Check every line of the entries below for the word "object", and copy the ones that have it.

Entries with parts and joints
##############################

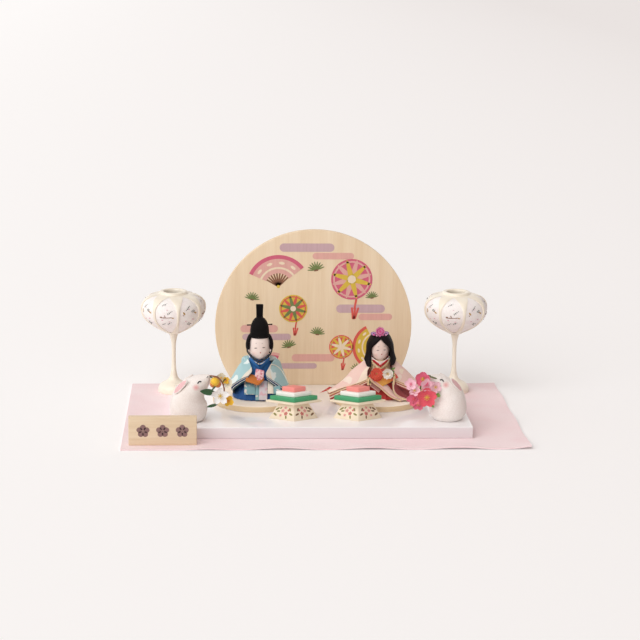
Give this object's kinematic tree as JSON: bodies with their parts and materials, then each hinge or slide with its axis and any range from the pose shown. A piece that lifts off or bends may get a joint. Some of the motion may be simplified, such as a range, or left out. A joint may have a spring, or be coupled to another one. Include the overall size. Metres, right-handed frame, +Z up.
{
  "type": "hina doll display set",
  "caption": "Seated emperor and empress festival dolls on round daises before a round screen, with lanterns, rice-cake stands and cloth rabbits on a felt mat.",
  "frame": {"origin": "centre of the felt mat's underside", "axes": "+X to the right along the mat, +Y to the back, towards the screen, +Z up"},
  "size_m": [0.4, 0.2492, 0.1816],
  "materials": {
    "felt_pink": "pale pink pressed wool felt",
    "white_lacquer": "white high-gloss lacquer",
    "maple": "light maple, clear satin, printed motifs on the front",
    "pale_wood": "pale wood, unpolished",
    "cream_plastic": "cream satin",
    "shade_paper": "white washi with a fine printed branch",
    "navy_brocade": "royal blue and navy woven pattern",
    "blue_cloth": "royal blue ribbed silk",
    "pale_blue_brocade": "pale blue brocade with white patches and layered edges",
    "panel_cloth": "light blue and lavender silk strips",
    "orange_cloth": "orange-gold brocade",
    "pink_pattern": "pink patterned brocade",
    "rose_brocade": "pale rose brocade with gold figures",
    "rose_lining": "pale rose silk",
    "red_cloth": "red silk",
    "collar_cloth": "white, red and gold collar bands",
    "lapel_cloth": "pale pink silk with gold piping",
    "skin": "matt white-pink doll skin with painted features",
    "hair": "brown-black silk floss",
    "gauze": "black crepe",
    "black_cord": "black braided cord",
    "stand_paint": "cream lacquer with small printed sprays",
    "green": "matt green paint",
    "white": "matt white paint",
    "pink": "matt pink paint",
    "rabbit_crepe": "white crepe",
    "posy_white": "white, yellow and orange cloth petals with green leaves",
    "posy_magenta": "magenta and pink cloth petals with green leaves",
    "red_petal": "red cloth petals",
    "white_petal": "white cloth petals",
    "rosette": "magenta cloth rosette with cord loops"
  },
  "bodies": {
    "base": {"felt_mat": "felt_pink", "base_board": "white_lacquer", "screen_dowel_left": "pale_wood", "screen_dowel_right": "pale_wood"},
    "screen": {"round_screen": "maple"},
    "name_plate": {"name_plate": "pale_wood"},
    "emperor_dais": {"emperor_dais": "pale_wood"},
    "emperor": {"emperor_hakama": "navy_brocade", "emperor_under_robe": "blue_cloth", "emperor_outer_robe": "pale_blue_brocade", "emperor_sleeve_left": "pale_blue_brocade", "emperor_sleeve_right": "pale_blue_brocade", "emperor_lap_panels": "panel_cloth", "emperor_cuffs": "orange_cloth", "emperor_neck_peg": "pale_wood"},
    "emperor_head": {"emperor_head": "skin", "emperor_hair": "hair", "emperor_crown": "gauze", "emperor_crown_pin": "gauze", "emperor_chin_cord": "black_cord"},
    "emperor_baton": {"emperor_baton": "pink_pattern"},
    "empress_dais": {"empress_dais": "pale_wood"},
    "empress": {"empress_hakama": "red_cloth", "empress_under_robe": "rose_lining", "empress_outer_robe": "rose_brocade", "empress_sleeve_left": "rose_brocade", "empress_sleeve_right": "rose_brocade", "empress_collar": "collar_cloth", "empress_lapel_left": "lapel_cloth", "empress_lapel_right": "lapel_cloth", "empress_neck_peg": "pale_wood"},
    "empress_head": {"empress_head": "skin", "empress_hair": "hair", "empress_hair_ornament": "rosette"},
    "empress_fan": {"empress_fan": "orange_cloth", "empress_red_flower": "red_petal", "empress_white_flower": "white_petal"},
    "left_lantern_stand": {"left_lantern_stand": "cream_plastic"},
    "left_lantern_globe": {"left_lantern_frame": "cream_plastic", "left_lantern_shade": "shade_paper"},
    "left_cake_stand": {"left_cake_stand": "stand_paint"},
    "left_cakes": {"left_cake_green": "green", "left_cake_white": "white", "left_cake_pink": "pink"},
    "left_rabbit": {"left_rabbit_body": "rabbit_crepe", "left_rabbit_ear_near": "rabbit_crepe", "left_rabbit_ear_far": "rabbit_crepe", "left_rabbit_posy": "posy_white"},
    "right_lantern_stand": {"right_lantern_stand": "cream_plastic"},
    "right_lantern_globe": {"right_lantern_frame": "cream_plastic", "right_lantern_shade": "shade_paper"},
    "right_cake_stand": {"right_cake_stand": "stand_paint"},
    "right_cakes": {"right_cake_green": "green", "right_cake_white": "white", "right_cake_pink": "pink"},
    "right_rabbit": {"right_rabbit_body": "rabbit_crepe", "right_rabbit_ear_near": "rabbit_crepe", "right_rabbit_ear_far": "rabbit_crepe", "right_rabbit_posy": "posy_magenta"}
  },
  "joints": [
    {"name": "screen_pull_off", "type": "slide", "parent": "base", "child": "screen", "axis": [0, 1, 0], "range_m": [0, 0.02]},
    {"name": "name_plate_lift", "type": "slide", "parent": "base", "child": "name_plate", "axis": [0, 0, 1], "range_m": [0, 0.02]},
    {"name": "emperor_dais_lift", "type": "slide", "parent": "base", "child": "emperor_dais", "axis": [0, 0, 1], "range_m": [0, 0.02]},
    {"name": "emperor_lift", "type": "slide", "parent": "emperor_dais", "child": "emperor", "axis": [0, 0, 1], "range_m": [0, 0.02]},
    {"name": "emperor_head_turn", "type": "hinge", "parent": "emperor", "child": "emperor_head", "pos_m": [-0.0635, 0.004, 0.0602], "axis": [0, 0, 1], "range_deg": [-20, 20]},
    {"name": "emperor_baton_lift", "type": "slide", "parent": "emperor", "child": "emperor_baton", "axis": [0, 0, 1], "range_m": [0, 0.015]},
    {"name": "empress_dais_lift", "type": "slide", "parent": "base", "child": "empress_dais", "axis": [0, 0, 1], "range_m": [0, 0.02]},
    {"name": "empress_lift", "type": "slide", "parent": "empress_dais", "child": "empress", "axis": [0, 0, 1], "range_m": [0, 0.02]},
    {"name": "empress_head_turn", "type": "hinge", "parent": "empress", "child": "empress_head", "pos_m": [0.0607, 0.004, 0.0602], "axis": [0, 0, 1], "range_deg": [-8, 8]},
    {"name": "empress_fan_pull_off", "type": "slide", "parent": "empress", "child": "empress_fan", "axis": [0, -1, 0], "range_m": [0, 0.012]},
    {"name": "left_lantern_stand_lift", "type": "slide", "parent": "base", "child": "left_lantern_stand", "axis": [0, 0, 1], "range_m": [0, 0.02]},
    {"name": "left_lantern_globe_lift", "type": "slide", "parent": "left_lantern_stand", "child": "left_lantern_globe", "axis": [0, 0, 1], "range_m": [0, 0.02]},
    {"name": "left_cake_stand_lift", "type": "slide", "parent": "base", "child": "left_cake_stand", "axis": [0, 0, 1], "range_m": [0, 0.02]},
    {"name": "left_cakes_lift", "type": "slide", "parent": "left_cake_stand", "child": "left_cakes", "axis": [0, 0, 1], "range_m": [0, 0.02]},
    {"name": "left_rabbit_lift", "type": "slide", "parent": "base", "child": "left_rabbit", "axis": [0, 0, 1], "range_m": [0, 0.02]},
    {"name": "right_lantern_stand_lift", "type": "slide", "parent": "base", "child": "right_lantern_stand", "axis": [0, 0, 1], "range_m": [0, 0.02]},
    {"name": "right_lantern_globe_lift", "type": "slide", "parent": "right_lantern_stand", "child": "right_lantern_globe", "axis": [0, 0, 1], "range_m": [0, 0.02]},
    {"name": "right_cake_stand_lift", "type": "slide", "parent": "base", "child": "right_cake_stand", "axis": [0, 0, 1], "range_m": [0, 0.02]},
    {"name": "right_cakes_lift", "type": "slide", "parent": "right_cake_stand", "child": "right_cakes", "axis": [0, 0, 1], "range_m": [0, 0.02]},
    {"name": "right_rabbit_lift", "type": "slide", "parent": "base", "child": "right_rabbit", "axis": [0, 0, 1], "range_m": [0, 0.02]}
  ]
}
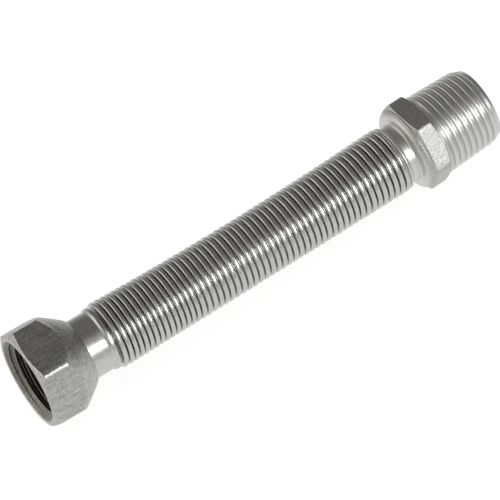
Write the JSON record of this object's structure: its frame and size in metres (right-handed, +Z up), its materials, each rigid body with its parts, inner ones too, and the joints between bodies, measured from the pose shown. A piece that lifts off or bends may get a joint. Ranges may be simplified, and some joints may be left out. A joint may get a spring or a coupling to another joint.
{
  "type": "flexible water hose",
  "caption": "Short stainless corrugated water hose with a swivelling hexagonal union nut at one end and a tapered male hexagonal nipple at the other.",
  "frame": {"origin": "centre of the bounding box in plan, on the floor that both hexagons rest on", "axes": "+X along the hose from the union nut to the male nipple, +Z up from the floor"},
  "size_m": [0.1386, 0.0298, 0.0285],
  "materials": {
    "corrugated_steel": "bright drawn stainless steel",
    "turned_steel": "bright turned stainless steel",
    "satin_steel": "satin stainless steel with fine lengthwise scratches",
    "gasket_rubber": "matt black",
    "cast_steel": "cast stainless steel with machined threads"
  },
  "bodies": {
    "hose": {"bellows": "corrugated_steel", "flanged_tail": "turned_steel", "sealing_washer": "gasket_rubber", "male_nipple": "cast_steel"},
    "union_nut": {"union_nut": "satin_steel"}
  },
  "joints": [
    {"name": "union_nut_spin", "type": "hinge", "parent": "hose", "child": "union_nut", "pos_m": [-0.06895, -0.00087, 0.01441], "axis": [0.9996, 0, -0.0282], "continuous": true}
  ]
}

##############################

Task answer
Give this object's kinematic tree as JSON: bodies with their parts and materials, then each hinge or slide with its axis and any range from the pose shown. A piece that lifts off or bends may get a joint. Some of the motion may be simplified, such as a range, or left out. A joint may have a spring, or be coupled to another one. Include the overall size. Metres, right-handed frame, +Z up.
Write the JSON record of this object's structure: its frame and size in metres (right-handed, +Z up), its materials, each rigid body with its parts, inner ones too, and the joints between bodies, measured from the pose shown. A piece that lifts off or bends may get a joint. Ranges may be simplified, and some joints may be left out. A joint may get a spring or a coupling to another joint.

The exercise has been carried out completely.